A lot of it was just miscommunication and misunderstandings, it seemed to Lynce.

“Terms like that mean something different to us than it does to a young military spouse,” she added.

Another time Lynce’s commander asked a fellow colonel and friend of his to stop by Lynce’s office and speak with her. Her commander knew Lynce had something special to offer and could help.

“I learned that he was getting ready to retire, and his wife decided she wanted a divorce.” Lynce said. “He kept coming back to see me, and one day we were talking and I immediately picked up on something serious.”

“I said ‘Sir, are you okay? Some of the things you’re saying don’t sound like you’re okay,’” Lynce said.

Lynce sensed something was very wrong. She immediately called her commander and told him that his friend was exhibiting suicidal ideations.

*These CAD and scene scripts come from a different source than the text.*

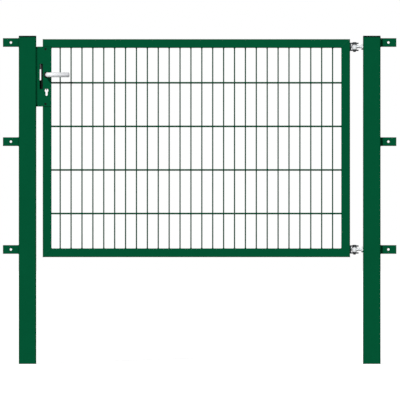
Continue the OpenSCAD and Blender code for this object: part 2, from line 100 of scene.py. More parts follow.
def colour_property(name, description, default):
    return FloatVectorProperty(
        name=name, description=description, default=default, subtype="COLOR", size=3, min=0, max=1
    )


def length_property(name, description, default, low=0.0, high=1.0):
    return FloatProperty(
        name=name, description=description, default=default, min=low, max=high,
        unit="LENGTH", subtype="DISTANCE", precision=5,
    )


def share_property(name, description, default):
    return FloatProperty(
        name=name, description=description, default=default, min=0, max=1, subtype="FACTOR"
    )


class GatePaint(bpy.types.PropertyGroup):
    """Colours and texture of the painted and moulded parts."""

    green: colour_property(
        "Paint", "Moss green powder coat on posts, frame and lock cover", (0.0002, 0.0775, 0.0292)
    )
    mesh_green: colour_property(
        "Mesh paint", "Moss green coat on the wires and rods", (0.0008, 0.0560, 0.0240)
    )
    cap_green: colour_property("Cap", "Dark green moulded post cap", (0.0016, 0.0150, 0.0095))
    plastic: colour_property("Black plastic", "Moulded handle rosette", (0.0060, 0.0065, 0.0070))
    gloss: share_property("Paint gloss", "Strength of the paint's reflection", 0.02)
    roughness: share_property("Paint roughness", "Roughness of the powder coat", 0.36)
    peel_size: length_property("Peel size", "Width of the coat's orange peel", 0.0026, 0.0005, 0.02)
    peel_depth: length_property(
        "Peel depth", "Depth of the coat's orange peel", 0.00006, 0.0, 0.001
    )
    drift: share_property("Tone drift", "How far the paint's tone wanders over a part", 0.06)
    # Painted shade: how much the coat is darkened where it turns a corner.
    edge_shade: share_property(
        "Edge shade", "Strength of the painted shade where the coat turns a corner", 0.70
    )
    dust: share_property("Dust", "Pale dust on faces that look up", 0.03)


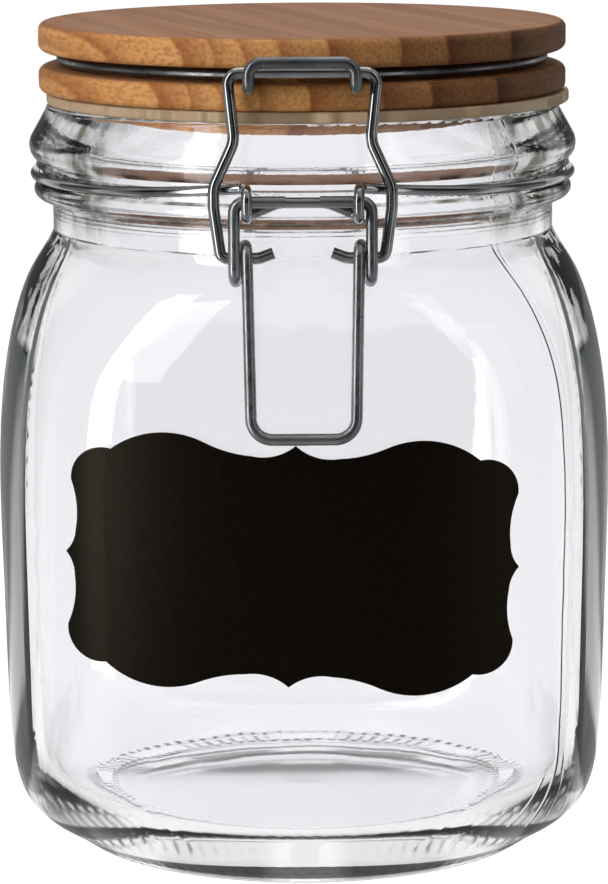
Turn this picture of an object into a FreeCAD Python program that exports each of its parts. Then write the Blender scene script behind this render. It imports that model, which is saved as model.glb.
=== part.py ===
import FreeCAD, Part
import math
import os
from FreeCAD import Vector

# Clip-top glass storage jar, latched shut. Millimetres.
# Origin: middle of the circle the jar stands on. +Z up, the latch and label face -Y.
# One wire link after the other holds the lid down: neck wire, lever, yoke, hook of the lid wire.

# ---- glass body ----
body_half = 55.0            # middle of a side wall from the axis, at its widest
body_height = 110.3         # standing plane to the top of the shoulder
shoulder_height = 29.0      # height over which the sides draw in to the neck
face_radius = 105.0         # crown of each of the four side faces
corner_radius = 25.0        # upright corners between the faces
glass_wall = 3.4
floor_wall = 5.4            # glass between the base and the inside floor
base_radius = 43.6          # edge of the round base, where the foot starts
foot_height = 26.0          # from the base up to the plain wall
foot_inset = 0.85           # the wall just above the foot stands in this far
ring_height = 1.2           # bearing ring under the base
ring_inset = 1.4            # bearing ring in from the edge of the base
ring_width = 4.8
ring_rounding = 0.5
push_up = 2.2               # hollow under the base, above the ring

# ---- glass neck and rim, each step out from the neck ----
neck_radius = 44.8
neck_straight = 4.0         # plain neck above the shoulder
ridge_step = 3.3
ridge_rise = 7.2            # widest level of the ridge above the shoulder
groove_step = 1.9
groove_rise = 9.1           # bottom of the groove that holds the neck wire
groove_width = 2.0
lip_step = 3.0
lip_width = 0.9
belly_step = 4.1
belly_rise = 15.2           # widest level of the belly
rim_step = 1.0
rim_width = 6.0             # rim from its outside to the mouth
finish_height = 22.6        # shoulder top to rim
rim_rounding = 0.9
mouth_rounding = 1.2
edge_ease = 0.5             # slopes between the steps of the neck

# ---- wooden lid and its seal ----
lid_overhang = 1.2          # edge of the lid beyond the rim
lower_disc = 4.6
upper_disc = 5.1
disc_rounding = 1.35        # edges of both discs
slot_depth = 5.6            # groove between the two discs
slot_play = 0.6             # groove wider than the wire
ring_play = 0.4             # lid wire to the bottom of the groove
seal_height = 2.0
seal_step = 0.35            # seal in from the edge of the lid
seal_width = 6.25
seal_shift = 0.95           # the soft ring sits a little to the right
plug_depth = 6.2
plug_gap = 1.4              # plug to the mouth of the jar
plug_rounding = 1.0

# ---- wires ----
wire = 2.0                  # lid wire, yoke and lever
neck_wire = 1.8
play = 0.25                 # running gap between two wires, or a wire and the glass
corner_bend = 1.8           # usual bend of a wire corner, to its middle line
tight_bend = 1.4

# ---- latch ----
eye_half_span = 9.35        # neck-wire eyes left and right of the middle
stub_gap_half = 2.9         # free middle between the two lever stubs
over_centre = 1.0           # yoke stub stands this far behind the lever pivot
lever_half = 8.8            # grip, middle of wire
lever_reach = 39.4          # pivot down to the grip bar
grip_gap = 0.4              # grip and its legs to the glass
grip_bend = 3.6
coil_drop = 9.55            # lever pivot down to the yoke stub
coil_play = 0.15            # coil to the stub inside it
coil_sag = 1.65             # the coil hangs lower than it rises
coil_spread = 0.5           # half turn of the coil to either side
hook_half = 8.9
hook_height = 4.3           # bottom run of the hook up to its front bar
hook_play = 1.9             # room for the yoke bar behind the front bar
hook_dip = 1.4              # bottom run of the hook below the ring of the lid wire
hook_step = 0.3             # its bottom run starts this far behind the yoke bar
hook_neck = 3.9             # straight stretch in front of the ring
bar_gap = 0.9               # yoke bar to the lid
bar_lift = 0.35             # yoke bar above the bottom run of the hook
yoke_top_gap = 1.7          # yoke to the side of the hook, at its top
yoke_waist_gap = 0.5        # and at its waist
yoke_waist_share = 0.6      # level of the waist between bar and hips
yoke_hip_out = 1.15         # hips wider than the foot
yoke_hip_rise = 2.35        # hips start this far above the lever pivot
yoke_hip_length = 3.5
yoke_stub_end = 4.9
yoke_stub_turn = 7.4        # the stub rises a little inside of this
yoke_stub_lift = 0.9
yoke_bend = 5.0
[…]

“He came back in about two weeks later and said ‘thank you, Ms. Lynce. I really appreciate you. When I left your office that day I was in a bad way, so I appreciate you noticing and taking the time to reach out and help keep me on the right track,’” said Lynce.

One of things about the Army she said she respects and loves is how tight-knit the Army community is and how everyone takes care of each other.

While working at Fort Hood, Texas, after 9/11, there were a lot of young Soldiers who were set to deploy, said Lynce.

“A lot of them were coming straight out of basic training and advanced individual training to Fort Hood and immediately deploying,” said Lynce. “I guess they thought of me as a mother figure because many of them would come and talk to me, and they were scared to death.”

“I said ‘you’re going to be okay. You need to follow what your sergeant taught you to do in your training, and you’re going to be okay. Keep your prayers, keep your worship with God, but you’re going to be okay.’ I asked ‘you’re going to come back and see me when you return, right? I’m going to be here waiting for you, and my doors are always open,’” said Lynce.

And a lot of them did visit Lynce after their deployments. Others never made it back, and that was very hard for her. Lynce interacted with thousands of Soldiers throughout her career, treating many of them like her own children.

“I’d give my phone number to anyone who needed my help and tell them to call any time, day or night,” said Lynce. “I’m a military brat – my father served for 26 years – and I’ve been doing this for 47 and half years. If the Army taught me one thing it’s to care. I really care.”

Lynce said she’s going to miss her work and all the wonderful team members she’s had the pleasure of working with over the years. She was the chief of personal property at Fort Hood. She worked at U.S. Transportation Command. She was assigned to Fort Sill, Oklahoma; Fort Bliss, Texas; and Fort Bragg, N.C. She’s even done a tour in Japan and two tours in Germany – and so much more. Lynce started her Army career as a commissary cashier and government civilian GS4 in 1975. And all that knowledge and experience she’s gained over the years has helped her to be successful at her current and final position in the Army as the BASOPS Transportation director with the 405th AFSB.

“My team I have now at the 405th AFSB is great, and I’ve had great teams my whole career,” she said.

As she closes one amazing chapter, Lynce said she looks forward to the next. She’ll return to Killeen, Texas, where it all started and where both of her two sons live as well as her brother and two sisters.

“One of my grandchildren is in Houston, and one is in Austin. Almost everyone is in Texas,” said Lynce who has three grandchildren and two great grandchildren. “And I have an aunt who is 99 and will be 100-years-old in July. She’s my only aunt on both sides of my family who is still living. She’s also in Houston, which is only about a 3-hour drive away. I’ll spend lots of time with her, as well.”

Lynce said she’ll do some volunteering and some work at her church. With a congregation of about 450 members, that should keep her busy. She’s previously served as a Sunday school teacher and superintendent there for many years.

Lynce has had many good mentors over the years, she said, and she hopes that she was a good mentor to others, as well. She departs the Army on Black History Month with a few final words of wisdom.

“You’re only going to get what you put into it,” she said about working for the Army. “You’re going to have different people with different ideas. Don’t be judgmental. Be open to learn from different people – people of different nationalities, different cultures, different backgrounds, different races, and different religious preferences. Be open to new things and new ideas.”  

“And listen,” she said. “I listen a lot.”